Sheraton made a specialty of pieces of furniture designed to serve
several purposes, and therefore adapted for use in small rooms; such
as dressing-tables with folding mirrors, library step-ladders
convertible into tables, etc.
The backs of Sheraton chairs had straight tops and several small
splats joined to a cross-rail, and not to the seat. The legs were
straight.
Sheraton introduced the use of turned work on the legs and outer
supports of the backs of chairs, and produced fine examples of painted
furniture, especially painted satin-wood. He, also, did some very fine
inlaying and used cane in the seats and backs of chairs which he
painted black and gold. Among those who decorated for him was Angelica
Kauffman.
Heppelwhite chairs are unmistakable on account of their shield,
heart or oval backs and open splats, which were not joined to
the seat in the centre of backs. The most beautiful were those with carved
Prince of Wales feathers, held together by a bow-knot delicately
carved. They were sometimes painted. The legs of Heppelwhite furniture
were straight.
We see in the book published by A. Heppelwhite & Co., a curious
statement to the effect that cabriole chairs were those having stuffed
backs. This idea must have arisen from the fact that many chairs of
the eighteenth century with cabriole legs, did have stuffed backs.

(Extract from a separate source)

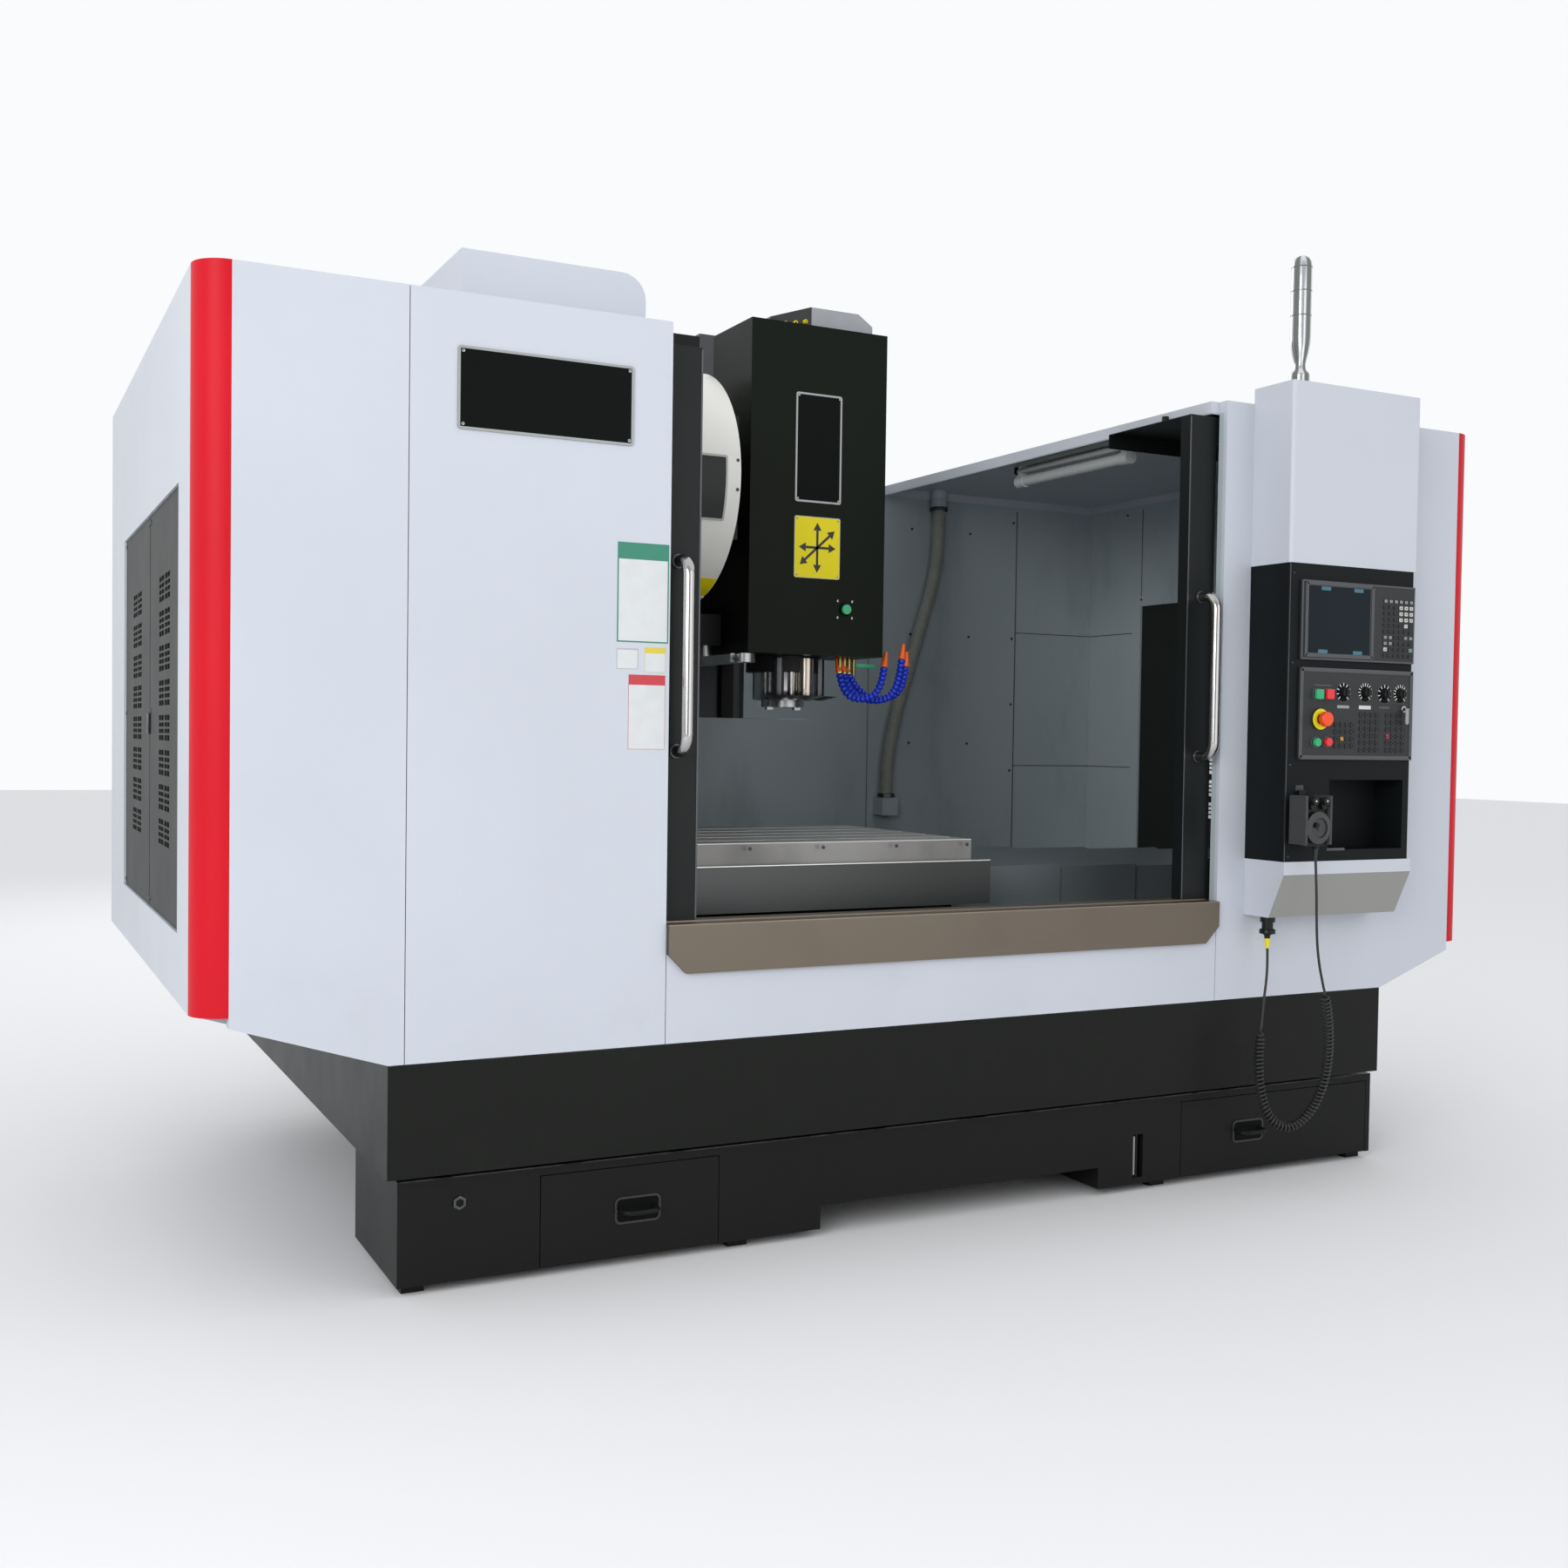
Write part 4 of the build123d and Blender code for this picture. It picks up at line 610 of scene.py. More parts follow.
def makePendantCord(settings):
    # plain lead, coil and plain lead in one line; the coil eases in and out over the ramp
    lead, curl, plug = ([at(*point) for point in settings[part]] for part in ("lead", "curl", "plug"))
    base = evenLine(splineLine(lead + curl[1:] + plug[1:]), settings["fineStep"])
    start = min(range(len(base)), key=lambda i: (base[i] - curl[0]).length)
    end = min(range(len(base)), key=lambda i: (base[i] - curl[-1]).length)
    wide = (settings["coilDiameter"] - settings["diameter"]) / 2
    around = frames(base)
    step = (base[1] - base[0]).length
    every = settings["every"]
    path = []
    angle = 0.0
    for i in range(0, len(base), every):
        along = (i - start) * step
        back = (end - i) * step
        if min(along, back) < -settings["overlap"]:
            if i % settings["straightEvery"] == 0 or i >= len(base) - every:
                path.append(base[i])
            continue
        amount = max(0.0, min(1.0, along / settings["ramp"], back / settings["ramp"]))
        amount = amount * amount * (3 - 2 * amount)
        angle += 2 * pi * step * every / settings["turnLength"] * max(settings["slowest"], amount)
        side, up = around[i]
        path.append(base[i] + wide * amount * (cos(angle) * side + sin(angle) * up))
    path[-1] = base[-1]
    cord = tubeMesh("pendantCord", path, [settings["diameter"] / 2] * len(path), settings["sides"],
                    finishes["cordBlack"])
    declareCord(cord, path, settings["diameter"], "medium", "pendant_lead", "curly_cord", "plug_lead")


makePendantCord(pendantCord)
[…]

Robert Adam, born in 1785, was an architect and decorative artist. The
Adam rooms, walls, ceilings, mantels, etc., are the most perfect of
the period; beautiful classic mouldings encrust ceilings and
sidewalls, forming panels into which were let paintings, while in
drawing-rooms the side panels were either recessed so as to hold
statuary in the antique style, or were covered with damask or
tapestry. It is stated that damask and tapestry were never used on the
walls of Adam dining-rooms. James Adam, a brother, worked with
Robert.
Every period had its own weak points, so we find the Adam brothers at
times making wall-brackets which were too heavy with ram's heads,
garlands, etc., and the Adam chairs were undoubtedly bad. They had
backs with straight tops, rather like Sheraton chairs, and several
small splats joining top rail to seat. The bad chairs by Adam, were
improved upon by Sheraton and Heppelwhite. The legs of Adam furniture
were straight.
The ideal eighteenth century interior in England was undoubtedly an
Adam room with Heppelwhite or Sheraton furniture.
Sir John Soane, architect, had one of the last good house interiors,
for the ugly Georgian style came on the scene about 1812. Grinling
Gibbons' carvings of heavy fruits and flowers, festoons and masks made
to be used architecturally we now see used on furniture, and often
heavily gilded.
William Morris was an epoch maker in English interior decoration, for
he stood out for the "great, simple note" in furnishings. The
pre-Raphaelites worked successfully to the same end, reviving classic
simplicity and establishing the value of elimination. The good,
modern furniture of to-day, designed with reference to meeting the
demands of modern conditions, undoubtedly received a great impetus
from that reaction to the simple and harmonious.